Australians won’t have to contend with higher interest rates while swallowing the bitter pill of the federal government’s budget.

The latest official inflation numbers proved tamer than feared, keeping the consumer price index within the Reserve Bank’s two to three per cent target band and suggesting interest rates will remain stable for a while yet.

The data came as Prime Minister Tony Abbott was again warning of a big repair job when the government’s first budget is handed down on May 13.

“You have got to fix the budget if you are going to fix the economy,” he told reporters in Canberra on Wednesday.

The budget will be about long-term structural reform after a six-year “reform holiday” under Labor, he said.

He wouldn’t comment on pre-budget speculation – such as a $6 co-payment for a visit to the doctor and an increase in the pension age to 70 – but did re-commit to promises made during last year’s election campaign.

The government’s keenly awaited commission of audit will be released next Thursday, a report that contains 86 recommendations.

Treasurer Joe Hockey told a Sydney audience that while the report will help him prepare his budget, he will not be automatically accepting all the commission’s ideas.

Australians should not judge the budget on what they get or lose on May 13, he said.

“This budget is about our quality of life for the years ahead. We must build prosperity now,” he said in a speech hosted by the Spectator Magazine in Sydney.

Opposition Leader Bill Shorten described the report as an alibi for the prime minister’s broken promises.

“The Abbott government wants to cut the pension at the same time as giving $75,000 to millionaires to have a baby. Pensioners will see through their weasel words,” he told AAP.

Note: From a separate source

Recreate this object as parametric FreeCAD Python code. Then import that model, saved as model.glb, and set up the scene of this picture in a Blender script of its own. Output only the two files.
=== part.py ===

The CPI rose 0.6 per cent in the March quarter, lower than the 0.8 per cent expected by economists, after solid increases in the previous two quarters.

However, annual inflation still rose to 2.9 per cent from 2.7 per cent, its highest level in just over two years.

More importantly for the RBA’s cash rate deliberations, the underlying measures of inflation rose modestly.

Opposition finance spokesman Tony Burke said the figures further reinforce the RBA’s “neutral bias” for monetary policy.